Background: Due to common evolutionary origins, mitochondrial DNA (mtDNA) shares many similarities with immunogenic bacterial DNA, and is recognised as a damage-associated molecular pattern (DAMP) that activates pro-inflammatory TLR9 signalling pathways. We hypothesised that mtDNA-TLR9 mediated inflammation is important in IBD, and mtDNA is released during active disease serving as a key pro-inflammatory trigger.
Methods: Between 2015–2016, we collected plasma separated within 2 hours of sampling from 128 prospectively recruited IBD patients comprising 98 ulcerative colitis (UC) and 30 Crohn's disease (CD), and 39 non-IBD controls, with 210 sample points. We assessed plasma mtDNA levels by qPCR using primers amplifying mitochondrial specific ND2 and COXIII genes. In parallel, we investigated plasma mtDNA in vivo, in acute DSS- and chronic spontaneous mdr1a-deficient colitis models; in human IBD: faecal mtDNA levels (n=12 UC vs. 12 healthy controls), electron microscopy (EM) of inflamed colonic mucosa (6 UC vs. 6 healthy controls; intestinal TLR9 protein expression (10 UC, 10 CD and 20 age-matched controls); and acute DSS-colitis in tlr9-deficient mice.

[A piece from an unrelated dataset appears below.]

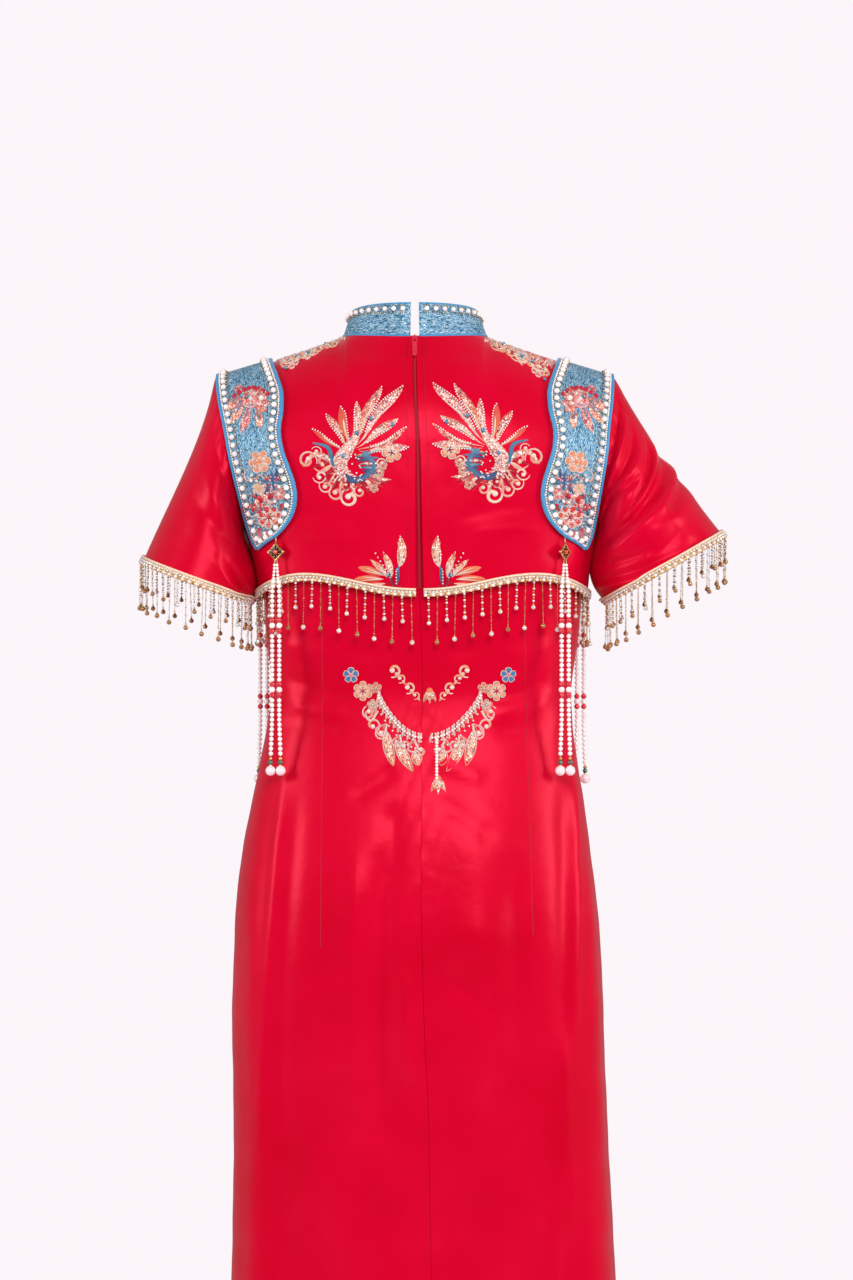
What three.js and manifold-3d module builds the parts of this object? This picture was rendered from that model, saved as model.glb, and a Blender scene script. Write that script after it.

Results: Increased cell-free plasma mtDNA was detected in UC (p<0.0001) and CD (p<0.003), as well as acute DSS- and chronic mdr1a-deficient colitis (both p<0.05). MtDNA levels were higher in active disease compared to those in remission in UC (p<0.001) as measured by the Simple Clinical Colitis Activity Index (SCCAI), and mtDNA levels correlated positively with C-reactive protein (r=0.33, p<0.0001) and negatively with albumin (r=−0.32, p<0.0001). MtDNA levels also correlated with severity of DSS-colitis. MtDNA is significantly higher in faecal samples during active UC vs. controls (>20 fold, p=0.005) indicative of local gut release and supported by the presence of intestinal sub-and epithelial deposits of mitochondrial debris by EM. TLR9 expression is higher in intestinal human IBD epithelium suggesting that a downstream pathway is present. Finally, tlr9-gene deletion in mice resulted in significant attenuation of acute-DSS colitis (colitis score, weight loss, and histological severity) confirming the importance of TLR9 pro-inflammatory signalling in colitis.
Conclusions: For the first time, we show that significant levels of mtDNA are found systemically and locally in human IBD and in mouse models of acute and chronic colitis. These levels are associated with disease severity. TLR9, the target of mtDNA, is highly expressed in the gut and tlr9-deletion is protective in colitis. Collectively, our data suggest that mtDNA-TL9 signalling is important and a targetable pathway, and mtDNA itself represents an attractive functional potential biomarker in IBD.